Never has been a Unix desktop I've been 100% happy with, but at least
there are choices.  Themes in Windows just don't cut it!  :-)

> I was impressed enough by Kurt Granroth's KDE plug at CLUE to give KDE
> a try, but "unstable" and "unofficial" are probably not going to give
> KDE a fair chance.  In the meantime I'll just make do with Gnome.

Numerous distros have excellent KDE support besides Debian.  Debian's
behind on KDE stuff because of old issues with the KDE licensing that QT
would not address, and Debian would not allow KDE into the "main"
archive until QT addressed their licensing problems.  There's literally
hundreds of postings to debian-devel archived at lists.debian.org if you
want to see the long drawn-out painful process it was to hash out the
issues and argue about the licensing.  Most other distributions ignored
it, but Debian's constitution WON'T ALLOW them to put anything into the
distro unless is passes FREE-as-in-FREEDOM open-source license
requirements.  Debian can run some non-free software with
Free-as-in-BEER usage licenses but closed Free-As-In-Freedom licensing,
and even has a section called "non-free" in the FTP archives, but
nothing in non-free ever goes on a CD-ROM image and non-free can be
turned off and not used right at initial installation on Debian if you
truly want to see where truly FREE software stands today.  KDE did not
meet the requirements for a long time.

> By the way, I heard that Havoc Pennington from Gnome didn't make it to
> CLUE due to an accident requiring a hand operation.  That sounds bad
> for a programmer; I've also heard that RMS had severe CTS---maybe that
> explains why he seems so cranky.  Any word on Havoc?

Ouch... my wrists hurt from typing this!  :-)  haha...

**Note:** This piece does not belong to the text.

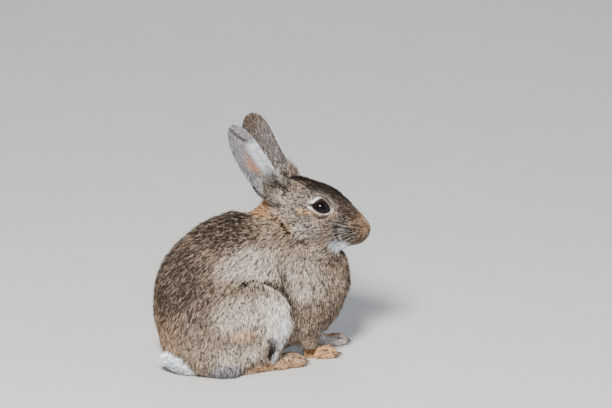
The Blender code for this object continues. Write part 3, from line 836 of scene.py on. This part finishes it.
for number, eye in enumerate(eyes.values(), 3):
    lid = origin == number
    reach, beyond, bearing, _ = eye.place(skin_points)
    close = lid | (reach < EYE_RADIUS + 12 * MM) & (origin == 0)
    beyond = np.degrees(beyond)
    near = 0.8 * rising(reach, EYE_RADIUS + 9 * MM, EYE_RADIUS + 1 * MM)
    near = np.where(lid, 1 - 0.4 * rising(beyond, 10, 45), near) * close
    radial = along_skin(skin_points - eye.centre, skin_normals)
    way = along_skin(way * (1 - 0.75 * near[:, None]) + radial * 0.75 * near[:, None], skin_normals)
    length = blended(length, 1.5 * MM, near)
    width = blended(width, 0.26 * MM, near)
    lift = blended(lift, math.radians(14), near)
    front, upper = np.cos(bearing), np.sin(bearing)
    heavy = rising(upper, -0.1, 0.3) * rising(-front, 0.2, 0.6)  # the drooping lid at the back
    corner = rising(front, 0.55, 0.9)
    wide = 19 * heavy + 12 * corner + 5 * rising(-front, 0.5, 0.9)
    band = 1 - rising(beyond, 7 + wide * 0.8, 10 + wide * 1.15)
    band *= 1 - 0.95 * rising(upper, 0.2, 0.5) * rising(front, -0.35, 0)
    band *= 1 - 0.7 * rising(-upper, 0.4, 0.8) * rising(front, -0.6, 0)
    brow = rising(np.abs(beyond - 12 - 15 * heavy), 9, 4) * rising(upper, 0.05, 0.4)
    brow *= rising(reach, EYE_RADIUS + 5 * MM, EYE_RADIUS + 2 * MM)
    below = rising(np.abs(beyond - 27), 13, 5) * rising(-upper, -0.1, 0.4)
    edge = 1 - rising(beyond, 3 - 1.5 * heavy, 6 - 1.5 * heavy)
    hug = rising(reach, EYE_RADIUS + 5 * MM, EYE_RADIUS + 1.5 * MM)
    band, edge = band * hug, edge * hug
    growth = np.where(lid, 1.3 * (edge < 0.5), growth)
    band, brow, below, edge = (m * close for m in (band, brow, below, edge))
    marks[:, DARK] = np.maximum(marks[:, DARK] * (1 - band), np.maximum(0.85 * brow, edge))
    marks[:, RUST] = np.maximum(marks[:, RUST] * (1 - band), 0.5 * below)
    marks[:, GREY] *= (1 - band) * (1 - below)
    marks[:, WHITE] = np.maximum(marks[:, WHITE], 0.3 * band) * (1 - edge)
    marks[:, PALE] = np.maximum(marks[:, PALE] * (1 - 0.7 * below), 1.0 * band) * (1 - edge)
    bare = np.maximum(bare, edge)

tail = on_tail(skin_points) * (origin == 0)
marks *= 1 - tail[:, None]
marks[:, WHITE] += tail
marks = np.clip(marks, 0, 1)


# ---------------------------------------------------------------- colour of hide and coat
# Each hair is slate at its root, then banded, then tipped buff or nearly black, which makes the grizzle. Hide
# and coat take the same markings. The bare skin of ears and lid rims is smooth, and dusky or pink, and orange
# where the ears' painted glow of light shining through them lies.

BLENDS = [
    # light and dark hair of the plain coat, then of each marking, laid over one another in this order
    (None, (0.40, 0.305, 0.225), (0.045, 0.031, 0.023)),
    (PALE, (0.82, 0.745, 0.665), (0.072, 0.056, 0.045)),
    (RUST, (0.72, 0.415, 0.205), (0.12, 0.052, 0.022)),
    (DARK, (0.25, 0.175, 0.12), (0.014, 0.009, 0.007)),
    (GREY, (0.29, 0.285, 0.31), (0.04, 0.036, 0.04)),
    (WHITE, (0.90, 0.95, 1.0), (0.42, 0.44, 0.48)),
]


def coat_material(name, hide):
    """The finish of the coat, or of the hide under it. Both read the same markings."""
    made, shader, place = material(name, Roughness=0.6, Specular_IOR_Level=0.3)
    masks = dict(zip((WHITE, RUST, DARK), place.attribute("marks", "Color").channels()))
    masks[PALE] = place.attribute("marks", "Alpha")
    masks[GREY] = place.attribute("strand", "Alpha")
    along, pick, shade = place.attribute("strand", "Color").channels()
    light = deep = None
    for kind, light_hair, dark_hair in BLENDS:
        light_hair, dark_hair = (*light_hair, 1), (*dark_hair, 1)
        light = light_hair if kind is None else masks[kind].mix(light, light_hair)
        deep = dark_hair if kind is None else masks[kind].mix(deep, dark_hair)
    # The share of hairs with dark tips goes with the markings, and varies in grains of three sizes.
    chance = 0.43 + masks[DARK] * (masks[DARK] * 0.22 + 0.30) - masks[PALE] * 0.04 - masks[WHITE] * 0.20
    chance = chance - masks[RUST] * 0.12 + (place.noise(140.0) - 0.5) * 0.1 + (place.noise(430.0) - 0.5) * 0.9
    chance = chance + (place.noise(260.0) - 0.5) * (masks[RUST] * masks[DARK]) * 5.5
    tip = (pick - chance).ramp(0.08, -0.08).mix(light, deep)
    slate = masks[WHITE].mix(deep, (0.5, 0.5, 0.52, 1))
    band = along.ramp(0.05, 0.25).mix(slate, light)
    colour = along.ramp(0.22, 0.50).mix(band, tip)
    if hide:
        bare = place.attribute("bare", "Fac")
        # On bare ear skin the rust tint shows the painted glow of light through the ear.
        flesh = masks[RUST].mix((0.155, 0.138, 0.155, 1), (0.27, 0.14, 0.085, 1))
        flesh = masks[DARK].mix(flesh, (0.010, 0.007, 0.006, 1))
        flesh = (masks[WHITE] * 0.8).mix(flesh, (0.52, 0.57, 0.70, 1))
        colour = bare.mix(colour, flesh)
        feed(shader, Normal=place.noise(900.0, 3.0).bump(0.5, 0.0006))
    colour = place.node("ShaderNodeVectorMath", {0: colour, "Scale": shade + 0.48}, operation="SCALE")
    feed(shader, Base_Color=colour)
    return made


def write_colour(mesh, name, values):
    mesh.attributes.new(name, "FLOAT_COLOR", "POINT").data.foreach_set("color", values.astype(np.float32).ravel())


hide_finish = coat_material("hide", True)
coat_finish = coat_material("fur", False)
skin.data.materials.append(hide_finish)
write_colour(skin.data, "marks", marks[:, [WHITE, RUST, DARK, PALE]])
HIDE_ALONG, HIDE_PICK, HIDE_SHADE = 0.22, 0.6, 0.4
plain = np.tile((HIDE_ALONG, HIDE_PICK, HIDE_SHADE, 0), (len(skin_points), 1))
plain[:, 2] += 0.15 * bare
plain[:, 3] = marks[:, GREY]
write_colour(skin.data, "strand", plain)
skin.data.attributes.new("bare", "FLOAT", "POINT").data.foreach_set("value", bare.astype(np.float32))
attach(skin, "root")
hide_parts(*FLESH, "ear_right", "ear_left")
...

Again, if you want KDE on "potato", it *is* available, but you have to
download the .deb files from a source other than the main Debian sites,
as nothing gets "backported" and sometimes release cycles run over.
Woody is constantly slipping right now, as there are very few people who
PROGRAM Linux around anymore who are willing to do it for free as part
of a group working on the world's only 100% truly free software OS, by
order of their own Constitution and Policy documents.